消化器内科医のほとんどが口を揃えるのは、早期慢性膵炎診断はとても難しいということです。
- 著明な膵外分泌機能低下
- T で膵石を認める
- ERCPまたはMRCP( いずれも膵管画像診断)で膵管の著明な拡張もしくは念珠状変化がある
このうちひとつ以上が認められた場合に早期慢性膵炎と診断することになっています。早期慢性膵炎は、飲酒歴がある男性に圧倒的に多く見られますが、飲酒歴のない女性でも見られることがあります。
意外にも飲酒歴のない若い女性にも多いのです。早期慢性膵炎の原因として、男性はアルコールと脂肪の摂りすぎが75 % で、女性の場合は50% が原因不明です。
女性の原因不明の中に感染性の膵炎がいると考えています。早期慢性膵炎と診断された方の膵臓の検査を行ったことがあります。
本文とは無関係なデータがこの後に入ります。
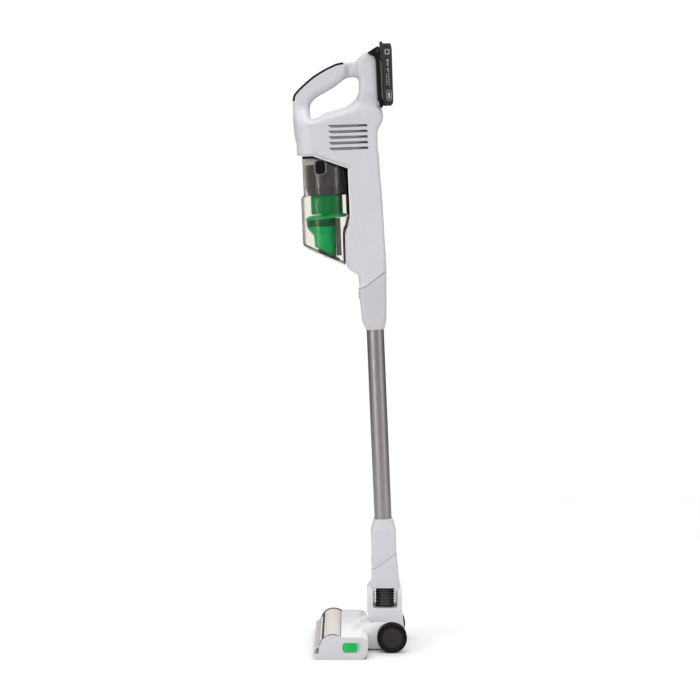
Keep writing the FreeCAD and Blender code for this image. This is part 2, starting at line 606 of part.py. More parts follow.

腹腔鏡を使って組織を取る生検を行いました。電子顕微鏡で検査をすると、サイトメガロウィルスというウイルスが見つかりました。
感染性膵炎はあり得ると考えていました。ですから、若い女性でも膵炎があると考え、原因不明の持続的腹痛を訴える女性には、腹部超音波検査で膵管拡張が見つかれば、早期慢性膵炎と診断し治療して感謝されています。
日本膵臓学会の診断基準に該当する慢性膵炎は一生治りません。多くの臨床例でそれを知っているからこそ、早期診断で早く治してあげたいと努力しています。
腹部超音波検査で膵管拡張があるかどうか確認するには技術が必要です。腹部超音波専門の検査技師でも、私が認めた膵管拡張を見つけることができなかったくらいです。
そもそも消化器内科医で腹部の診察をしない医者が多いのです。現代医学は検査機器が発達したため、なにかとCT やMRIなどの検査機器に頼ろうとします。
しかし、膵管の拡張は腹部超音波検査でないとわかりません。これは大病院の医者も同様です。ひどい場合は、心療内科を受診しなさいといわれ、受診したものの一向に改善しないのでネットで検索する日々を送る人も多いのです。